Tornadoes hit all 50 states of the U.S. and most inhabited regions of the world. Blowing as fast as 200 to 300 mph, they are the most awe-inspiring of extreme weather. But what exactly are they? And why are they more prevalent in some areas than others? Probe tornado facts and myths, and survey some of the deadliest tornadoes of our times.

The genesis of tornadoes takes place under complex conditions that are still being deciphered by meteorologists who make detailed measurements from up close. Go inside a supercell thunderstorm to see a tornado being spawned. Then learn tornado safety tips and the precautions that professional storm chasers take.

Study the impact of mountains on weather by investigating the Chinook winds, which can race down the east face of the Rocky Mountains with tornadic force. Also look at the Santa Ana winds of southern California, notorious for fanning the region's wildfires. Then explore another aspect of extreme mountain weather: avalanches.

Begin the first of three lectures on winter weather by pinning down the cause of ice storms, which are beautiful but also dangerous and destructive. Professor Snodgrass demonstrates how supercooled water is the source of the freezing rain behind these perilous storms.

The region downwind from the Great Lakes is famous for its lake effect snowstorms, which can total more than 200 inches of snow per year for some locations. Examine the factors behind this phenomenon as well as the mortal danger posed by blizzards, as shown by the tragic Children's Blizzard of 1888.

Look back at historical blizzards that paralyzed major U.S. cities. Then probe the official definition of a blizzard, the cold-weather cyclone systems that create them, and the revolution in forecasting blizzards since 1993. Focus on the role of the jet stream, and dispel a common misunderstanding of the polar vortex.

Consider the deadly power of moving water. Explore scenarios for extreme flooding in flood-prone regions of the U.S. and consider past cases of extreme coastal floods, river floods, and flash floods. Study the meteorology behind these events, and hear flood safety tips.

From the American dust bowl of the 1930s to the relentless expansion of the Sahara in Africa, drought represents severe weather that can stretch out for years. Explore what's going on in the atmosphere to create extreme drought, which is associated with heat waves and dust storms.

Begin the first of three lectures on tropical cyclones, known as hurricanes, typhoons, or cyclones depending on where they occur. Plot the historical tracks of these gigantic storms, sharpen your understanding of how they are named, and focus on tropical cyclones that were so notorious that their names have been retired.

How do hurricanes get so big? Start off the coast of West Africa to see how this region is the perfect breeding ground for low-pressure disturbances. Chart the role of the Coriolis force, water temperature, and other factors that must coincide for these systems to grow into hurricanes threatening the U.S.

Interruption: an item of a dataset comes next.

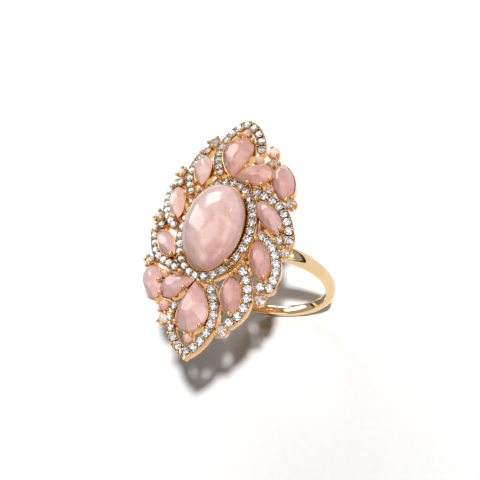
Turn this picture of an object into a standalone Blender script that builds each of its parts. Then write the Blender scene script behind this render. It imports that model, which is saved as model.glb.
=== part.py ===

Hurricanes destroy life and property in four ways: through storm surge, inland flooding, high winds, and embedded tornadoes. Consider examples of each. Then focus on high water as the deadliest factor, responsible for 80% of all hurricane fatalities.

Close by investigating one of the most eventful weather triggers of all: the El Niño–Southern Oscillation, which starts as a warming trend in the eastern Pacific and can lead to extreme weather throughout the world. Our detailed understanding of this once-mysterious phenomenon, as well as other extreme weather cycles, shows how far the science of meteorology has come.